L’agence photo AP, à Londres, est également très gênée au sujet des légendes des images qu’elle a livrées à la demande de l’agence zurichoise Keystone. Elles indiquent qu’elles ont été prises à «Dadaab». Ce qui est visiblement faux. «Les conditions de travail étaient difficiles avec la délégation suisse», admet Thomas Kadlcik, chef du desk de Keystone. «Le photographe Schalk van Zuydam n’a eu que quelques minutes pour faire des photographies». Malaise chez Keystone, où l’on reconnaît que certains médias suisses ont voulu faire dire aux photos de la visite de Micheline Calmy-Rey plus que la réalité. Bref: le passage éclair de 4 heures de la présidente au milieu de la «misère» des camps tient plus du plan communication que de la tradition humanitaire de la Suisse, comme s’en réjouissait Christophe Darbellay, président du PDC, dans «Le Matin». Un décalage dans la perception de l’«événement» que reconnaît Cristina Karrer. «Soyons clair, c’était une visite très officielle.

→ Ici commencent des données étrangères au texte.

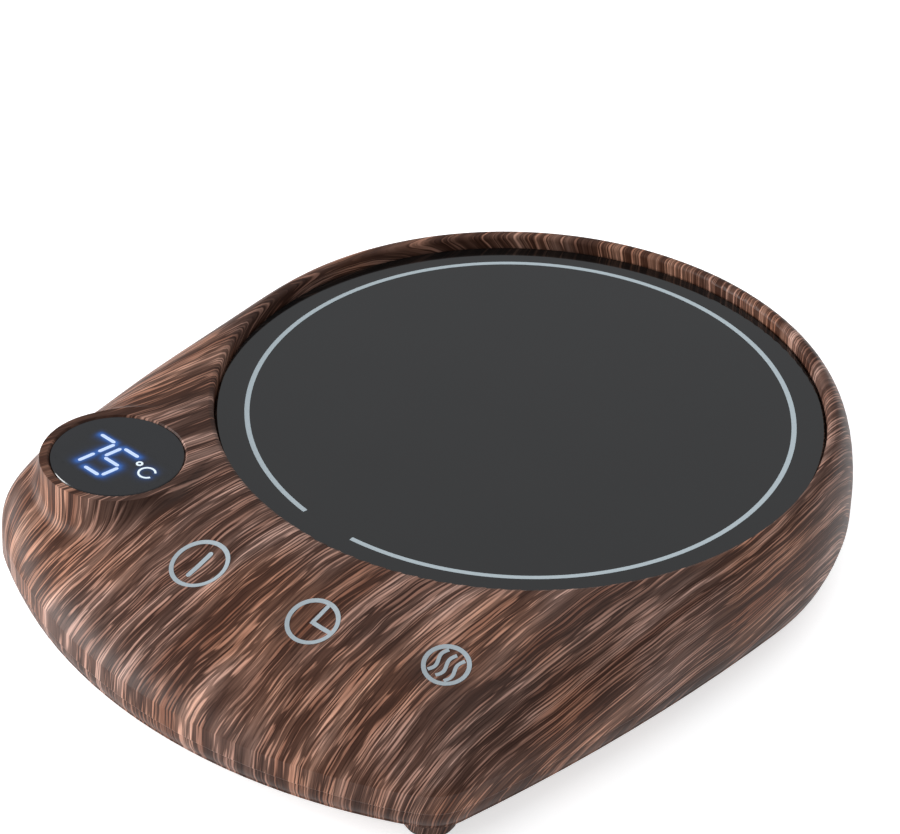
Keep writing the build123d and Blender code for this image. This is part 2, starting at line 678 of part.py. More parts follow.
# ================================================================ hot plate stack
def glass_plate():
    plate = disc(GLASS_R, GLASS_TOP_Z - GLASS_T, GLASS_T)
    return chamfer(plate.edges(), PLATE_BEVEL)


def plate_gasket():
    outer = POCKET_R - GASKET_MARGIN
    ring = disc(outer, LEDGE_Z, GASKET_T)
    return ring - disc(outer - GASKET_WIDTH, LEDGE_Z, GASKET_T)


def heat_spreader():
    plate = disc(SPREADER_R, SPREADER_Z, SPREADER_T)
    return chamfer(plate.edges(), PLATE_BEVEL)


def heater_element():
    """A flat heating film with a tab for its two leads and a hole for the sensor."""
    width, reach = FILM_TAB
    film = disc(FILM_R, FILM_Z, FILM_T)
    film += block((width, 2 * reach, FILM_T), FILM_Z, (0, -FILM_R))
    return film - disc(SENSOR_R + SENSOR_GAP, FILM_Z, FILM_T)


def insulation_pad():
    """A fibre disc under the film, cut away under the tab and round the sensor."""
    width, reach = FILM_TAB
    pad = disc(INSULATION_R, INSULATION_Z, INSULATION_T)
    pad -= block((width + 2 * TAB_GAP, 4 * reach, INSULATION_T), INSULATION_Z, (0, -INSULATION_R))
    return pad - disc(SENSOR_R + SENSOR_GAP, INSULATION_Z, INSULATION_T)


def heater_clamp():
    """A pressed steel spider: a plate with three ears and a raised ring bead."""
    plate = Circle(CLAMP_R) - Circle(SENSOR_LEADS_R)
    for angle in CLAMP_ANGLES:
        ear = Rot(0, 0, angle) * Pos(CLAMP_SCREW_REACH / 2, 0) * Rectangle(CLAMP_SCREW_REACH, CLAMP_EAR_W)
        tip = Rot(0, 0, angle) * Pos(CLAMP_SCREW_REACH, 0) * Circle(CLAMP_EAR_W / 2)
        hole = Rot(0, 0, angle) * Pos(CLAMP_SCREW_REACH, 0) * Circle(BOARD_SCREW_R + SHANK_GAP)
        plate = plate + ear + tip - hole
    solid = extrude(Pos(0, 0, CLAMP_Z) * plate, CLAMP_T)
    bead_r = CLAMP_R - CLAMP_BEAD_INSET
    bead = [(bead_r - CLAMP_BEAD, 0), (bead_r, -CLAMP_BEAD), (bead_r + CLAMP_BEAD, 0)]
    ridge = revolve(Plane.XZ * make_face(Polyline(*bead, close=True)), Axis.Z)
    return solid + Pos(0, 0, CLAMP_Z) * ridge - Pos(0, 0, CLAMP_Z + CLAMP_T) * ridge


def temperature_sensor():
    """A potted probe pressed against the spreader through the film and the pad."""
    probe = disc(SENSOR_R, INSULATION_Z, SPREADER_Z - INSULATION_Z)
    return chamfer(probe.edges().sort_by(Axis.Z)[-1], SENSOR_BEVEL)


def fuse_axis():
    x, y = FUSE_PLACE
    return Pos(x, y, CLAMP_Z - CLOSE - FUSE_R) * Rot(0, 90, 0)


def thermal_fuse():
    can = Cylinder(FUSE_R, FUSE_LENGTH)
    can = chamfer(can.edges().sort_by(Axis.Z)[-1], FUSE_BEVEL)
    return fuse_axis() * (can + Cylinder(FUSE_LEAD_R, FUSE_LENGTH + 2 * FUSE_LEAD_OUT))


def fuse_clip():
    """A saddle that holds the thermal fuse against the clamp plate."""
    x, y = FUSE_PLACE
    inner = FUSE_R + CLOSE
    outer = inner + FUSE_CLIP_T
    drop = CLOSE + FUSE_R
    legs = Pos(0, drop / 2) * Rectangle(2 * outer, drop)
    foot = Pos(0, drop - FUSE_CLIP_T / 2) * Rectangle(2 * (outer + FUSE_CLIP_FOOT), FUSE_CLIP_T)
    opening = Circle(inner) + Pos(0, drop / 2) * Rectangle(2 * inner, drop)
    below = Pos(0, -outer) * Rectangle(2 * outer, 2 * outer)
    saddle = (Circle(outer) & below) + legs + foot - opening
    strap = extrude(Plane.YZ * saddle, FUSE_CLIP_W / 2, both=True)
    return Pos(x, y, CLAMP_Z - drop) * strap


# ================================================================ control board and its parts
def control_board():
    shape = outline(BOARD_INSET)
    ahead = Rectangle(4 * BACK_R, 2 * FRONT_REACH, align=(Align.CENTER, Align.MAX))
    shape &= Pos(0, BOARD_REAR_Y) * ahead
    for x, y in case_screw_places():
        shape -= Pos(x, y) * Circle(BASE_BOSS_R + BOSS_NOTCH_GAP)
    for x, y in board_screw_places():
        shape -= Pos(x, y) * Circle(BOARD_SCREW_R + SHANK_GAP)
    return extrude(Pos(0, 0, BOARD_Z) * shape, BOARD_T)


def touch_spring(angle):
    """A square-wire coil from the board to the underside of the deck."""
    x, y = polar(KEY_REACH, angle)
    outer = polar(KEY_REACH + SPRING_R + SPRING_WIRE / 2, angle)
    roof = deck_height(*outer, COVER_WALL, RIM_Z - COVER_WALL)
    height = roof - CLOSE - BOARD_TOP_Z - SPRING_WIRE
    path = Helix(height / SPRING_TURNS, height, SPRING_R)
    wire = Plane(path @ 0, z_dir=path % 0) * Rectangle(SPRING_WIRE, SPRING_WIRE)
    coil = sweep(wire, path, is_frenet=True)
    return Pos(x, y, BOARD_TOP_Z + SPRING_WIRE / 2) * coil


def relay():
    body = block(RELAY, BOARD_TOP_Z, board_place(RELAY_PLACE))
    return chamfer(body.edges().group_by(Axis.Z)[-1], BOX_BEVEL)


def film_capacitor():
    body = block(FILM_CAPACITOR, BOARD_TOP_Z, board_place(FILM_CAPACITOR_PLACE))
    return fillet(body.edges().filter_by(Axis.Z), FILM_CAPACITOR_EDGE_R)


def smoothing_capacitor():
    """An aluminium can with the crimp near its foot and a scored vent on top."""
    can = chamfer(Cylinder(CAN_R, CAN_H, align=UP).edges().sort_by(Axis.Z)[-1], CAN_BEVEL)
    inner, outer = CAN_R - CAN_CRIMP, CAN_R + CAN_CRIMP
    groove = Polyline((inner, 0), (outer, -2 * CAN_CRIMP), (outer, 2 * CAN_CRIMP), close=True)
    crimp = revolve(Plane.XZ * make_face(groove), Axis.Z)
    score = Pos(0, 0, CAN_H) * Box(*CAN_SCORE, align=DOWN)
    x, y = board_place(CAN_PLACE)
    return Pos(x, y, BOARD_TOP_Z) * (can - Pos(0, 0, CAN_CRIMP_Z) * crimp - score)


def choke():
    """A drum core with its winding between two flanges."""
    flange = Cylinder(CHOKE_R, CHOKE_FLANGE_T, align=UP)
    core = Cylinder(CHOKE_R - CHOKE_WAIST, CHOKE_H, align=UP)
    drum = core + flange + Pos(0, 0, CHOKE_H - CHOKE_FLANGE_T) * flange
    x, y = board_place(CHOKE_PLACE)
    return Pos(x, y, BOARD_TOP_Z) * drum


def mains_fuse():
    body = disc(BOARD_FUSE_R, BOARD_TOP_Z, BOARD_FUSE_H, board_place(BOARD_FUSE_PLACE))
    return chamfer(body.edges().sort_by(Axis.Z)[-1], BOARD_FUSE_BEVEL)


def varistor():
    """A dipped disc standing on its edge."""
    x, y = board_place(VARISTOR_PLACE)
    body = Rot(90, 0, 0) * Cylinder(VARISTOR_R, VARISTOR_T)
    body = chamfer(body.edges(), VARISTOR_BEVEL)
    centre_z = VARISTOR_R + VARISTOR_LIFT
    legs = block((VARISTOR_R, VARISTOR_LEG_T, VARISTOR_R), -centre_z)
    return Pos(x, y, BOARD_TOP_Z + centre_z) * (body + legs)


def buzzer():
    place = board_place(BUZZER_PLACE)
    body = disc(BUZZER_R, BOARD_TOP_Z, BUZZER_H, place)
    body = chamfer(body.edges().sort_by(Axis.Z)[-1], BUZZER_BEVEL)
    return body - disc(BUZZER_HOLE_R, BOARD_TOP_Z + BUZZER_H - BUZZER_HOLE_DEPTH, BUZZER_H, place)


def controller_chip():
    """A small package with a row of legs down each long side."""
    length, width, height = CHIP
    leg_w, leg_out, leg_t = CHIP_LEG
    x0, y0 = board_place(CHIP_PLACE)
    body = block((length, width, height - CHIP_LIFT), BOARD_TOP_Z + CHIP_LIFT, (x0, y0))
    for i in range(CHIP_LEGS):
        x = x0 + (i - (CHIP_LEGS - 1) / 2) * length / CHIP_LEGS
        body += block((leg_w, width + 2 * leg_out, leg_t), BOARD_TOP_Z, (x, y0))
    return body


def terminal_block():
    """A row of lead-in holes towards the heater with a screw well over each."""
    length, width, height = TERMINALS
    well_r, well_depth = TERMINAL_WELL
    x0, y0 = board_place(TERMINALS_PLACE)
    body = block(TERMINALS, BOARD_TOP_Z, (x0, y0))
    body = chamfer(body.edges().group_by(Axis.Z)[-1], BOX_BEVEL)
    cuts = []
    for i in range(TERMINAL_WAYS):
        x = x0 + (i - (TERMINAL_WAYS - 1) / 2) * length / TERMINAL_WAYS
        cuts.append(disc(well_r, BOARD_TOP_Z + height - well_depth, height, (x, y0)))
        cuts.append(block(TERMINAL_MOUTH, BOARD_TOP_Z + TERMINAL_MOUTH_Z, (x, y0 + width / 2)))
    return body - cuts


def display_module():
    """The lit number block just under the lens."""
    top_z = LENS_Z - DISPLAY_UNDER_LENS
    return block(DISPLAY, top_z - DISPLAY[2], pod_place())


def display_stand():
    """A square tube that holds the number block up at the lens."""
    low_z = BOARD_TOP_Z
    height = LENS_Z - DISPLAY_UNDER_LENS - DISPLAY[2] - low_z
    outer = block((DISPLAY[0], DISPLAY[1], height), low_z, pod_place())
    inner_size = (DISPLAY[0] - 2 * STAND_WALL, DISPLAY[1] - 2 * STAND_WALL, height)
    return outer - block(inner_size, low_z, pod_place())


def display_lens():
    lens = disc(LENS_R, LENS_Z, LENS_T, pod_place())
    return chamfer(lens.edges().sort_by(Axis.Z)[-1], LENS_BEVEL)


# ================================================================ export
def sub_parts():
    parts = {
        "top_cover": top_cover(),
        "base_shell": base_shell(),
        "glass_plate": glass_plate(),
        "plate_gasket": plate_gasket(),
        "heat_spreader": heat_spreader(),
        "heater_element": heater_element(),
        "insulation_pad": insulation_pad(),
        "heater_clamp": heater_clamp(),
        "clamp_screws": clamp_screws(),
        "temperature_sensor": temperature_sensor(),
        "thermal_fuse": thermal_fuse(),
        "fuse_clip": fuse_clip(),
        "control_board": control_board(),
        "board_screws": board_screws(),
        "relay": relay(),
        "film_capacitor": film_capacitor(),
        "smoothing_capacitor": smoothing_capacitor(),
        "choke": choke(),
        "mains_fuse": mains_fuse(),
        "varistor": varistor(),
        "buzzer": buzzer(),
        "controller_chip": controller_chip(),
        "terminal_block": terminal_block(),
        "display_module": display_module(),
        "display_stand": display_stand(),
        "display_lens": display_lens(),
        "cord_grommet": cord_grommet(),
        "case_screws": case_screws(),
    }
    for name, angle in KEY_ANGLES.items():
        parts["touch_spring_" + name] = touch_spring(angle)
    for name, place in foot_places().items():
        parts["foot_pad_" + name] = foot_pad(place)
    return parts


def main():
    os.makedirs("parts", exist_ok=True)
    for node, shape in sub_parts().items():
        if isinstance(shape, list):
            shape = Compound(children=shape)
        export_step(Pos(0, PLATE_Y, 0) * shape, f"parts/{node}.step")


main()
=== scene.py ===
"""Electric mug warmer: finishes, printed marks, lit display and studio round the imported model."""
from collections import namedtuple
from math import cos, exp, pi, radians, sin

import bmesh
import bpy
from mathutils import Matrix, Vector


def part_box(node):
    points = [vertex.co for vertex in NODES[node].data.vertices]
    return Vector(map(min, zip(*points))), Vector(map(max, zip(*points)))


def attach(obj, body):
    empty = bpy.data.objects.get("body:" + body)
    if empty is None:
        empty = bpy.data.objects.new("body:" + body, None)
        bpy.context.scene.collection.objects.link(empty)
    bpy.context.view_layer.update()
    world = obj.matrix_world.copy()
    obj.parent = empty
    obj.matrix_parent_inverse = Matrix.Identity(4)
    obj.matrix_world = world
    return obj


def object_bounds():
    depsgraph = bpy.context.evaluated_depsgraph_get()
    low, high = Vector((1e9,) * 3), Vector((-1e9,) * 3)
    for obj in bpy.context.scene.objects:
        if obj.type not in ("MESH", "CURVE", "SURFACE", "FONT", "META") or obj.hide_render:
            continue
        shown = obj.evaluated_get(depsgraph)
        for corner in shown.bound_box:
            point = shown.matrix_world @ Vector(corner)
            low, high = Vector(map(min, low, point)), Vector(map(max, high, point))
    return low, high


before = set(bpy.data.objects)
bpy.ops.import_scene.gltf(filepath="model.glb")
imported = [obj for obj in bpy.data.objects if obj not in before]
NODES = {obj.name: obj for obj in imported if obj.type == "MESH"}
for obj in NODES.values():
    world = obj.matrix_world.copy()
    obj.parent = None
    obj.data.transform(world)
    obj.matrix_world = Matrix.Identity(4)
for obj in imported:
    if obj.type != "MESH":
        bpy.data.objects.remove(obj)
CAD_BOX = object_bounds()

MM = 0.001

# ---------------------------------------------------------------- places read from the frame
PLATE_LOW, PLATE_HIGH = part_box("glass_plate")
PLATE_CENTRE = (PLATE_LOW + PLATE_HIGH) / 2
LENS_LOW, LENS_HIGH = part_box("display_lens")
LENS_CENTRE = (LENS_LOW + LENS_HIGH) / 2

# ---------------------------------------------------------------- wood grain, in millimetres
GRAIN_LEAN = 0.076              # how far the grain runs to the right for each step to the rear
GRAIN_FAN = 0.0028              # and how much less it leans for each millimetre to the right
GRAIN_BEND = 12.0               # how far the grain bends over the whole housing
GRAIN_WAVER = 2.0               # and how far it wavers over a few millimetres
FOLD_X = 55.0                   # the film goes down the side walls this far from the middle
FOLD_Y = 75.0                   # and down the front and the back this far
PORE_PITCH = 0.62
PORE_WIDTH = 0.27               # share of the pitch
WOOD_TONES = (                  # from the dark bands to the light ones
    (0.38, (0.125, 0.056, 0.037)),
    (0.46, (0.195, 0.101, 0.073)),
    (0.54, (0.275, 0.154, 0.117)),
    (0.62, (0.375, 0.229, 0.183)),
)
HAIR_SHADES = ((0.34, 0.38), (0.48, 1.0), (0.66, 1.42))     # fine streaks, darker and lighter
LINE_TONE = (0.026, 0.010, 0.006)
WARM_TINT = (1.22, 0.98, 0.74)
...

Micheline Calmy-Rey est allée sur place pour voir les ONG, l’ONU et les autorités kényanes, mais pas pour les réfugiés. Jamais elle ne les a approchés. Elle ne s’est pas enquise de leur situation. Le protocole était très lourd. Traitée comme une présidente, Micheline Calmy-Rey était tout le temps entourée par les Kényans.» Conclusion: entre la visite fantasmée et la réalité, il y avait des milliers de kilomètres. Ceux qui séparent les rédactions suisses du désert de Dabaab. Loin des micros, la situation continue de se dégrader dans la Corne de l’Afrique, où des millions de naufragés de la faim attendent toujours l’aide internationale.